O custo econômico da crise continua a ser lançado nas contas do governo e será pago, em primeiro lugar, pelos contribuintes. O aumento previsto de cerca de R$ 10 bilhões na folha de salários dos servidores federais, no próximo ano, é parte desse custo. Com esse acréscimo, a folha deverá chegar a R$ 108 bilhões, segundo os primeiros cálculos. Acuado e sem liderança, o governo tem sido incapaz de vencer as pressões por maiores gastos. Tem capitulado, invariavelmente, depois de uma resistência mal coordenada, e por isso fraca, como ocorreu no caso da greve dos funcionários do Instituto Nacional do Seguro Social (INSS). As pressões têm partido não só do funcionalismo, mas também de grupos de interesse privado e de políticos dispostos a tirar proveito da fraqueza do Executivo.

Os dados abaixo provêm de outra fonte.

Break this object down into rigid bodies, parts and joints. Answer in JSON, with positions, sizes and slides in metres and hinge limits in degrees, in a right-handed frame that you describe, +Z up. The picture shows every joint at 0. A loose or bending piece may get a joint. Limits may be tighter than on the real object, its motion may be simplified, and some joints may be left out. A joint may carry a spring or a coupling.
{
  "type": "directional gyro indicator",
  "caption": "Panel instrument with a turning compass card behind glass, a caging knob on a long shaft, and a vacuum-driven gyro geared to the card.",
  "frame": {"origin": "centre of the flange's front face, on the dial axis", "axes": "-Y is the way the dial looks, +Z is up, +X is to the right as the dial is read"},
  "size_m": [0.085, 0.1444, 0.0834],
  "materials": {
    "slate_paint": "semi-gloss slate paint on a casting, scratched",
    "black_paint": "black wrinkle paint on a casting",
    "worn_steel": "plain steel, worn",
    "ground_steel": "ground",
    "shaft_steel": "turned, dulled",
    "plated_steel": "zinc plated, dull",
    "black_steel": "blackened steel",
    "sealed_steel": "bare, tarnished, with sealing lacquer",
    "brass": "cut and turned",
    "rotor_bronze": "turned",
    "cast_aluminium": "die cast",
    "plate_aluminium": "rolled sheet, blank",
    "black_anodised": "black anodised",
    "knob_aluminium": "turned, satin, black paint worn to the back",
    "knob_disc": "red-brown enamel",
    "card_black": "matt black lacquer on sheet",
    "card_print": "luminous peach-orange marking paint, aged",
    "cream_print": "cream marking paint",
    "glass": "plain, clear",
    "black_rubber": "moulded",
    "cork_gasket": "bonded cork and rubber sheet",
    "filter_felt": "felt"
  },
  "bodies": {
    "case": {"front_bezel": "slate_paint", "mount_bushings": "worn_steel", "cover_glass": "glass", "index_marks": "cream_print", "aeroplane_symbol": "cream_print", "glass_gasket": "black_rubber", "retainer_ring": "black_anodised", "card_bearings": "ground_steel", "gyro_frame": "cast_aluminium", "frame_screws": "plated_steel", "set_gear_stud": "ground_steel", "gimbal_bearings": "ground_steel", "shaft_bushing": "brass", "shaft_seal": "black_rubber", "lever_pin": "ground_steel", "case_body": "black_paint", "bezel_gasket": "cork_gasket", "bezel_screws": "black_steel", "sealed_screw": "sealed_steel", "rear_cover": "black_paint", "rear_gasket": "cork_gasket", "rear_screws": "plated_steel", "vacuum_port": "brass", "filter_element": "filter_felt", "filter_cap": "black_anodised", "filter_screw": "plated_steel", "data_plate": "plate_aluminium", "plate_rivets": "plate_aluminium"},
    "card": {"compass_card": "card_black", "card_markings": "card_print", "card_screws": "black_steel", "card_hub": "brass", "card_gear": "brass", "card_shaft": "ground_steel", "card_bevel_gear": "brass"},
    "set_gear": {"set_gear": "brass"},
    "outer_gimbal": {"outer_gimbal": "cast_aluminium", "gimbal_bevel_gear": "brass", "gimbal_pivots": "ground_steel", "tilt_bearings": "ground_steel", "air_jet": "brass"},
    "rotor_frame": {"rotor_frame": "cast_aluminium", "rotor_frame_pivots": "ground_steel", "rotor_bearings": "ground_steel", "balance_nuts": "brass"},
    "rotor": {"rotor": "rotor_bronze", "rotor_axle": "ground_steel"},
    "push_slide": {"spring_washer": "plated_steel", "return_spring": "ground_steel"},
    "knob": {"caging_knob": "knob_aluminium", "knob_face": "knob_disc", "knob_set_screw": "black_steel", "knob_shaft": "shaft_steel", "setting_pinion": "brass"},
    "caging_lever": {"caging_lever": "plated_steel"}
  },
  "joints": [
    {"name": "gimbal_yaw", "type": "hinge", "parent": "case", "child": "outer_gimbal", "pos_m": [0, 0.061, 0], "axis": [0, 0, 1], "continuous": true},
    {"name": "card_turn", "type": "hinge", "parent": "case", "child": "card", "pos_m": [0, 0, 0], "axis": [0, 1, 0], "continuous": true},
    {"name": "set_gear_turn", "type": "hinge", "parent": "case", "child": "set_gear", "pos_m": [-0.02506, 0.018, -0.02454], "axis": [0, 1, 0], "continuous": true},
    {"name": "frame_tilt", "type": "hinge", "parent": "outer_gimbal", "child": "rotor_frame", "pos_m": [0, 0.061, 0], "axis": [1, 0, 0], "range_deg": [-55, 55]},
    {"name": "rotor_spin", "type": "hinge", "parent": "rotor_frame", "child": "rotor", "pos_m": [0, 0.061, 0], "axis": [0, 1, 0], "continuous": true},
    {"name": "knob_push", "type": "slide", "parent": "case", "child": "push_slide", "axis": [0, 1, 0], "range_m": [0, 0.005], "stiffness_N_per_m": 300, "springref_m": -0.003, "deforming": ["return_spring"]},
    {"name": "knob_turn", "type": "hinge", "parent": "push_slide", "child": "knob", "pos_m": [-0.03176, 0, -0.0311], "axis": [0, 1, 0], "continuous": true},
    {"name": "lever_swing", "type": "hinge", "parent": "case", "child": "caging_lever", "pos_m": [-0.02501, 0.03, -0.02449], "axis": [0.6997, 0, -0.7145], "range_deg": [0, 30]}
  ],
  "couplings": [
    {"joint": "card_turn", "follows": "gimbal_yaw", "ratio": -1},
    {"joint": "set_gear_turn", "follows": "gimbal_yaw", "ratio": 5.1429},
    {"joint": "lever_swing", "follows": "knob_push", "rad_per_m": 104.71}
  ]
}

Ainda não terminou a batalha da Lei de Diretrizes Orçamentárias (LDO), que poderá terminar com novas perdas para o Tesouro nacional.

No caso dos salários, o episódio do INSS é apenas o mais recente de uma série de embates em que a política de austeridade fiscal foi derrotada. O governo cedeu não só aos servidores do sistema previdenciário, aceitando até mesmo pagar pelos 76 dias de greve, mas também aos militares e ao movimento que resultou na elevação do teto salarial de todo o funcionalismo federal.

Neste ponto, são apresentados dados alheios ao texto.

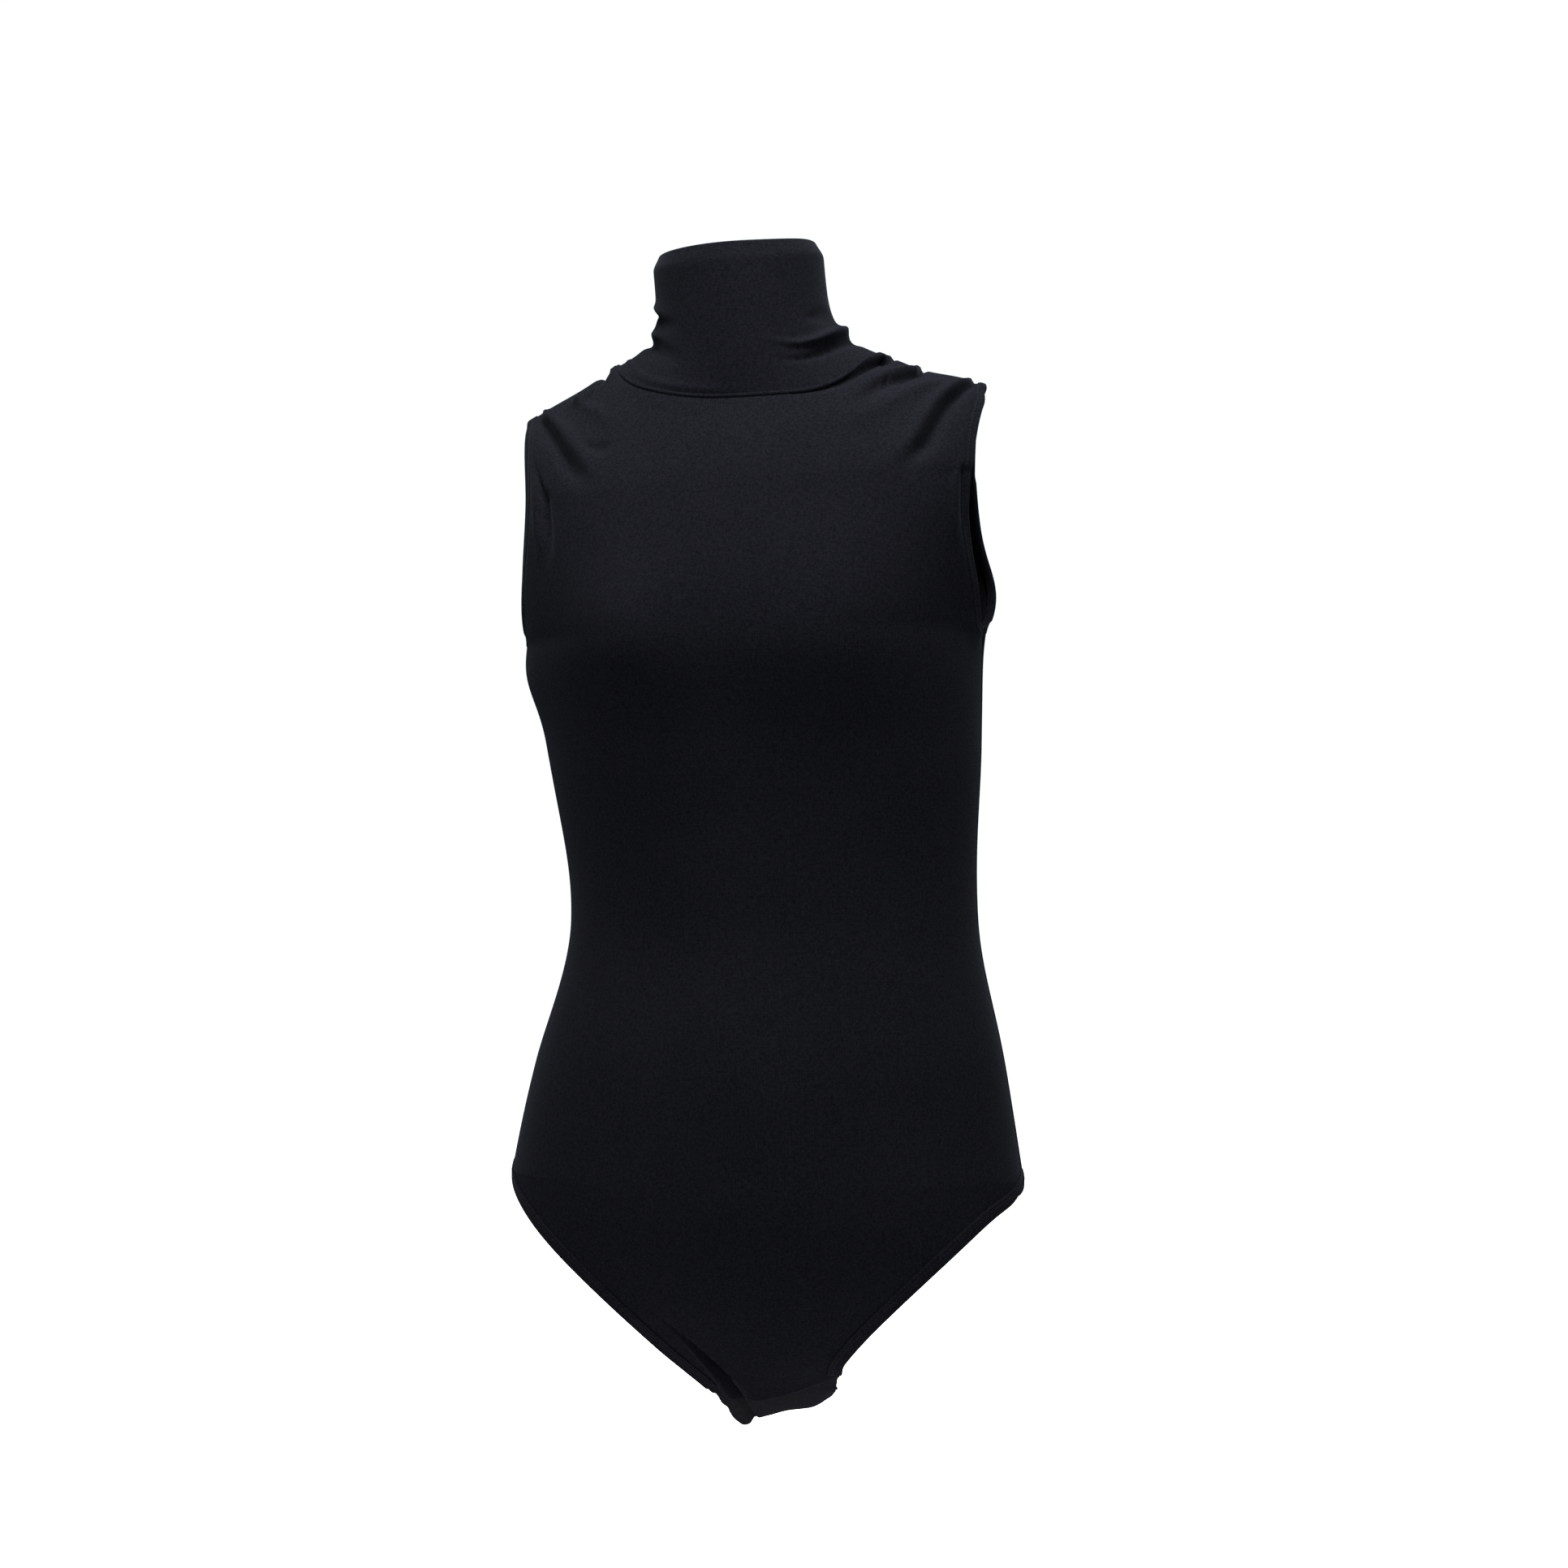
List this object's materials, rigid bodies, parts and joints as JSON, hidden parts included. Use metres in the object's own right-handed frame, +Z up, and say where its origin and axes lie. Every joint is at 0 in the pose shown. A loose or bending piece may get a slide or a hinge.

A resistência dos ministros da Fazenda, Antonio Palocci, e do Planejamento, Paulo Bernardo, tem sido minada pela ação de seus colegas do Executivo e pela inoperância do presidente Luiz Inácio Lula da Silva, mais empenhado em viajar pelo País em busca de apoio do eleitorado sensível ao discurso populista do que em governar.

Enquanto isso, o governo se arrisca a perder o que tem sido até agora seu principal suporte, a bandeira da austeridade fiscal. Não adianta um par de ministros continuar defendendo essa bandeira enquanto o resto do governo debanda ou passa a defender políticas opostas. Foi o que ocorreu quando o ministro da Defesa e vice-presidente, José Alencar, convenceu o presidente Luiz Inácio Lula da Silva a conceder aos militares um reajuste salarial de 23%, enquanto os ministros da área econômica defendiam 13%.

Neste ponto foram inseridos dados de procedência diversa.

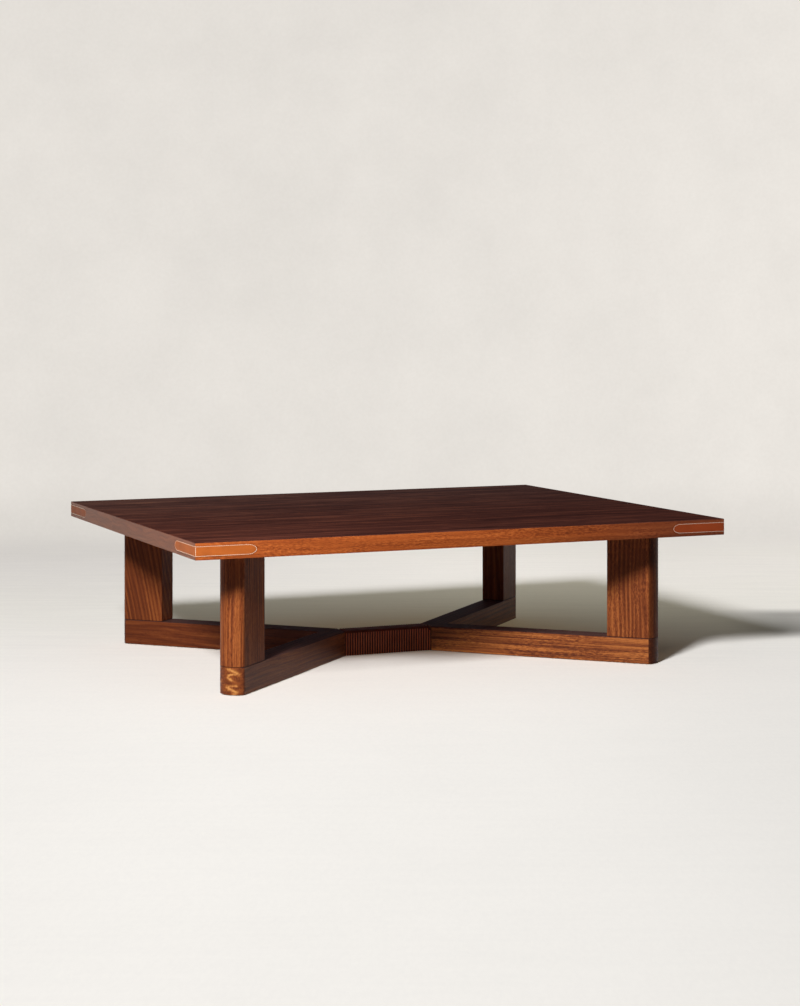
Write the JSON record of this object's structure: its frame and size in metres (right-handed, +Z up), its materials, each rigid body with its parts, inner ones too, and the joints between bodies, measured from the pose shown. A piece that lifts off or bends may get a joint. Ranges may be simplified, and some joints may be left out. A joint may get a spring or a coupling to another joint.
{
  "type": "low table",
  "caption": "Low rectangular table with a thick wood top, leather let into its corners, and plank legs on crossing floor rails wound with leather lace.",
  "frame": {"origin": "on the floor, under the middle of the top", "axes": "+X along the top's length, to the right seen from the front; +Y to the back; +Z up"},
  "size_m": [1.524, 1.219, 0.41],
  "materials": {
    "top_wood": "satin dark mahogany",
    "base_wood": "satin ribbon-striped mahogany",
    "corner_leather": "tan vegetable-tanned leather, stitched",
    "lace_leather": "dark red-brown leather lace",
    "joinery_wood": "raw beech",
    "steel": "zinc-plated",
    "brass": "plain brass",
    "felt": "pressed felt"
  },
  "bodies": {
    "root": {"top_board_1": "top_wood", "top_board_2": "top_wood", "top_board_3": "top_wood", "top_board_4": "top_wood", "top_board_5": "top_wood", "top_board_6": "top_wood", "top_board_7": "top_wood", "top_board_8": "top_wood", "corner_leather_front_left": "corner_leather", "corner_leather_front_right": "corner_leather", "corner_leather_back_left": "corner_leather", "corner_leather_back_right": "corner_leather", "leg_front_left": "base_wood", "leg_front_right": "base_wood", "leg_back_left": "base_wood", "leg_back_right": "base_wood", "arm_front_left": "base_wood", "arm_front_right": "base_wood", "arm_back_left": "base_wood", "arm_back_right": "base_wood", "centre_beam": "base_wood", "lace_left": "lace_leather", "lace_right": "lace_leather", "mitre_tenon_front_left": "joinery_wood", "mitre_tenon_front_right": "joinery_wood", "mitre_tenon_back_left": "joinery_wood", "mitre_tenon_back_right": "joinery_wood", "hub_tenon_left": "joinery_wood", "hub_tenon_right": "joinery_wood", "leg_dowel_front_left_outer": "joinery_wood", "leg_dowel_front_left_inner": "joinery_wood", "leg_dowel_front_right_outer": "joinery_wood", "leg_dowel_front_right_inner": "joinery_wood", "leg_dowel_back_left_outer": "joinery_wood", "leg_dowel_back_left_inner": "joinery_wood", "leg_dowel_back_right_outer": "joinery_wood", "leg_dowel_back_right_inner": "joinery_wood", "leg_bolt_front_left": "steel", "leg_bolt_front_right": "steel", "leg_bolt_back_left": "steel", "leg_bolt_back_right": "steel", "bolt_washer_front_left": "steel", "bolt_washer_front_right": "steel", "bolt_washer_back_left": "steel", "bolt_washer_back_right": "steel", "threaded_insert_front_left": "brass", "threaded_insert_front_right": "brass", "threaded_insert_back_left": "brass", "threaded_insert_back_right": "brass", "head_plate_front_left": "steel", "head_plate_front_right": "steel", "head_plate_back_left": "steel", "head_plate_back_right": "steel", "glide_front_left": "felt", "glide_front_right": "felt", "glide_back_left": "felt", "glide_back_right": "felt"}
  },
  "joints": []
}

Foi o que ocorreu também quando os ministros do Trabalho, Luiz Marinho, e da Previdência, Nelson Machado, acataram as pretensões dos grevistas do INSS, contra a opinião de seu colega do Planejamento, e concordaram com o pagamento dos dias de greve, como se algumas horas extras bastassem para compensar os danos causados pela paralisação.

O contribuinte brasileiro também terá de suportar, em 2006 e nos anos seguintes, as conseqüências da elevação do teto salarial do funcionalismo. Essa elevação é o desdobramento do reajuste reivindicado pelos ministros do Supremo Tribunal Federal (STF). O teto passou de R$ 19.115 para R$ 21.500 neste ano e será elevado para R$ 24.500 em 2006.

O aumento do teto abre espaço não só para aumentos salariais na administração federal, mas também para reajustes aos funcionários de Estados e de municípios. Embora nenhum governo seja obrigado a pagar os salários máximos permitidos por lei, os servidores tendem a mobilizar-se para que isso ocorra e o custo administrativo e político da resistência pode ser considerável.

Na batalha da LDO, a bancada ruralista já conseguiu dos ministros econômicos a promessa de um reescalonamento de três parcelas da dívida com vencimento neste ano. Foi a condição para que o projeto fosse votado na Comissão Mista de Orçamento. Mas essa bancada também luta por uma ampla renegociação dos débitos em 2006.

Enquanto isso, parlamentares defendem também uma cláusula que torne obrigatória a liberação de verbas para toda emenda incluída no orçamento de 2006. Se essa cláusula for mantida, a gestão orçamentária no próximo ano será muito dificultada.

Tudo isso ocorre no momento em que uma grave crise política se mistura com os primeiros movimentos de preparação das campanhas eleitorais de 2006. A estabilidade econômica do Brasil, ainda não comprometida pela turbulência política, depende em alto grau da capacidade do governo de manter a austeridade e a solvência do Tesouro. Se o cerco ao governo afetar essas condições, o custo para o País poderá ir muito além de um desarranjo orçamentário.